Socialisation is a key component of our daily lives and it often cannot be avoided. Social challenges impact many aspects of a child or adult’s life. Most commonly they impact an individual’s ability to initiate and maintain close relationships. When people don’t develop meaningful connections with others, this can lead to loneliness, isolation, and a lack of social support. Social difficulties can also impact learning, educational attainment, work performance, and self-esteem.
Social challenges may be related to specific diagnoses such as Autism Spectrum Disorder, Social Anxiety Disorder, Social Communication Disorder, Speech and Language Disorders, and Dementia. Alternatively, an individual may experience social challenges without meeting criteria for any diagnosis. People with and without a diagnosis can benefit from improving their social skills.
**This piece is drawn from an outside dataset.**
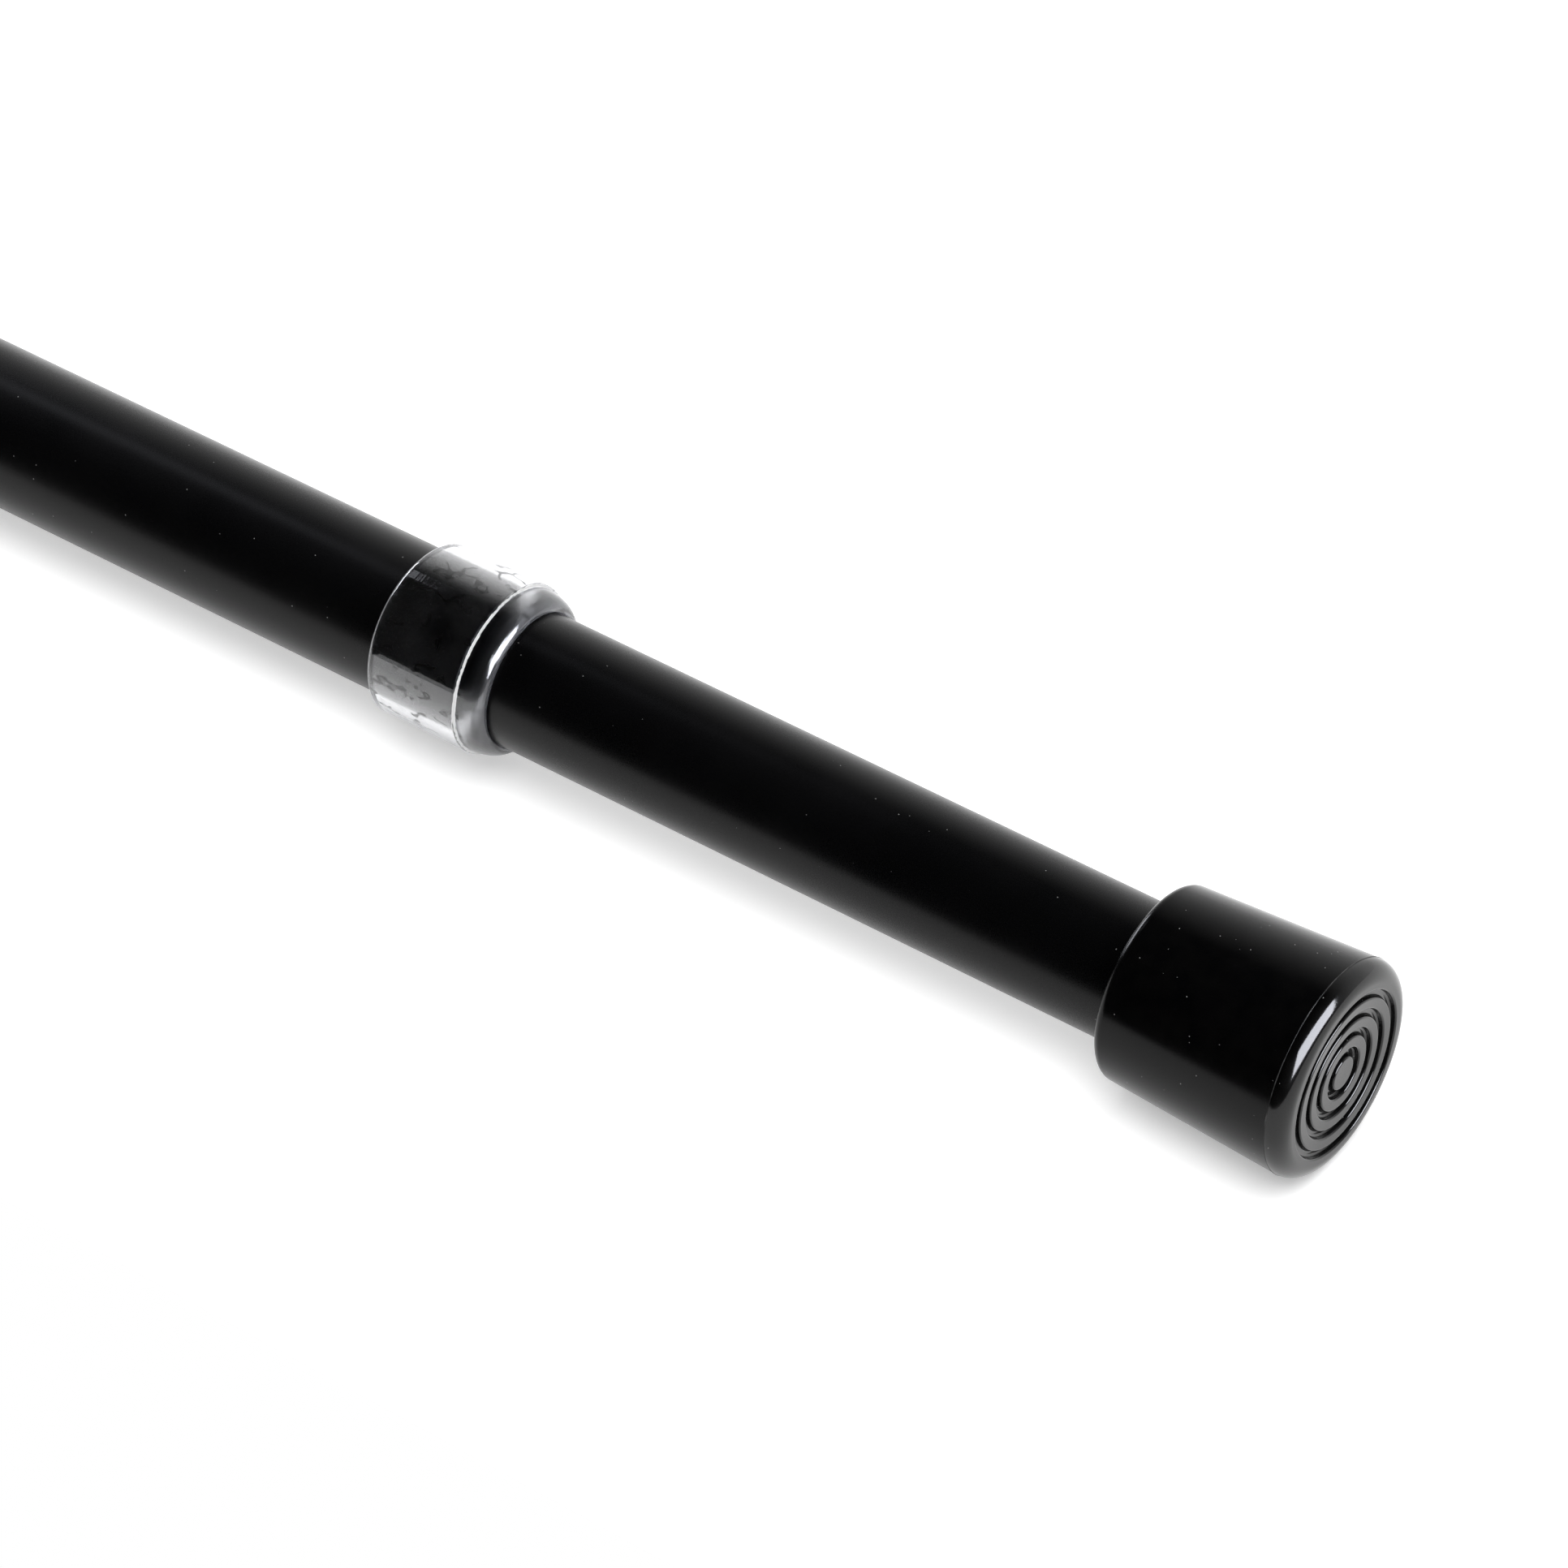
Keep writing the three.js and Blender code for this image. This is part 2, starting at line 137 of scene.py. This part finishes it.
def add_mesh(name, vertices, faces, sharp_degrees=40):
    mesh = bpy.data.meshes.new(name)
    mesh.from_pydata(vertices, [], faces)
    mesh.polygons.foreach_set("use_smooth", [True] * len(mesh.polygons))
    mesh.set_sharp_from_angle(angle=math.radians(sharp_degrees))
    mesh.update()
    obj = bpy.data.objects.new(name, mesh)
    bpy.context.scene.collection.objects.link(obj)
    return obj


def held(outline, closed):
    """The outline with a point close to both ends of each straight run, so that smooth shading
    stays true along it."""
    points = []
    for i, a in enumerate(outline):
        points.append(a)
        if i == len(outline) - 1 and not closed:
            break
        b = outline[(i + 1) % len(outline)]
        length = math.dist(a, b)
        if length > 6 * HOLD:
            for share in (HOLD / length, 1 - HOLD / length):
                points.append((a[0] + (b[0] - a[0]) * share, a[1] + (b[1] - a[1]) * share))
    return points


def revolve(name, outline, closed=True):
    """Turns an outline of (x, r) points about the X axis. It runs along the outside towards +X and
    back along the inside, or from axis to axis when it isn't closed."""
    outline = held(outline, closed)
    count = len(outline)
    vertices, rows = [], []
    for x, r in outline:
        if r < 1e-9:
            rows.append([len(vertices)] * ROUND)
            vertices.append((x, 0, 0))
            continue
        rows.append(list(range(len(vertices), len(vertices) + ROUND)))
        for k in range(ROUND):
            a = 2 * math.pi * k / ROUND
            vertices.append((x, r * math.cos(a), r * math.sin(a)))
    faces = []
    for i in range(count if closed else count - 1):
        j = (i + 1) % count
        for k in range(ROUND):
            n = (k + 1) % ROUND
            faces.append(list(dict.fromkeys([rows[i][k], rows[i][n], rows[j][n], rows[j][k]])))
    return add_mesh(name, vertices, faces)


def sweep(name, centres, tangents, radius):
    """A round wire coiled about the X axis, along a list of points, with flat ends."""
    vertices, faces = [], []
    for centre, tangent in zip(centres, tangents):
        outward = Vector((0, centre.y, centre.z)).normalized()
        side = tangent.cross(outward).normalized()
        for k in range(WIRE_ROUND):
            a = 2 * math.pi * k / WIRE_ROUND
            vertices.append(centre + radius * (math.cos(a) * outward + math.sin(a) * side))
    for i in range(len(centres) - 1):
        for k in range(WIRE_ROUND):
            n = (k + 1) % WIRE_ROUND
            low, high = i * WIRE_ROUND, (i + 1) * WIRE_ROUND
            faces.append((low + k, low + n, high + n, high + k))
    faces.append(tuple(range(WIRE_ROUND))[::-1])
    last = (len(centres) - 1) * WIRE_ROUND
    faces.append(tuple(range(last, last + WIRE_ROUND)))
    return add_mesh(name, vertices, faces)


# ---------------------------------------------------------------- materials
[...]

At Approach Psychology, your clinician will work collaboratively with you, to help you to identify your treatment goals. All interventions to address social challenges are individually tailored to meet your goals and are reviewed regularly during treatment.
Treatment for social challenges can teach clients new social skills or build upon their existing skills. Social skills interventions include strategies to improve eye contact, verbal and non-verbal language, and conversational skills. Other interventions help clients to understand the implicit and explicit meaning in conversation and conversational rules. Clients often benefit from learning social problem solving and skills to initiate conversations. Social stories are often particularly helpful for children and adolescents to learn socially appropriate behaviours and play skills.
Cognitive (thought-based) and behavioural strategies to lower anxiety in social situations are also common components of treatment. Identifying the thoughts that trigger anxiety in social situations is an important part of therapy, as is gradually reducing the avoidance of social situations. Behavioural strategies involve gradually working towards a specific goal, such as to deliver a speech or to manage anxiety in a group of people.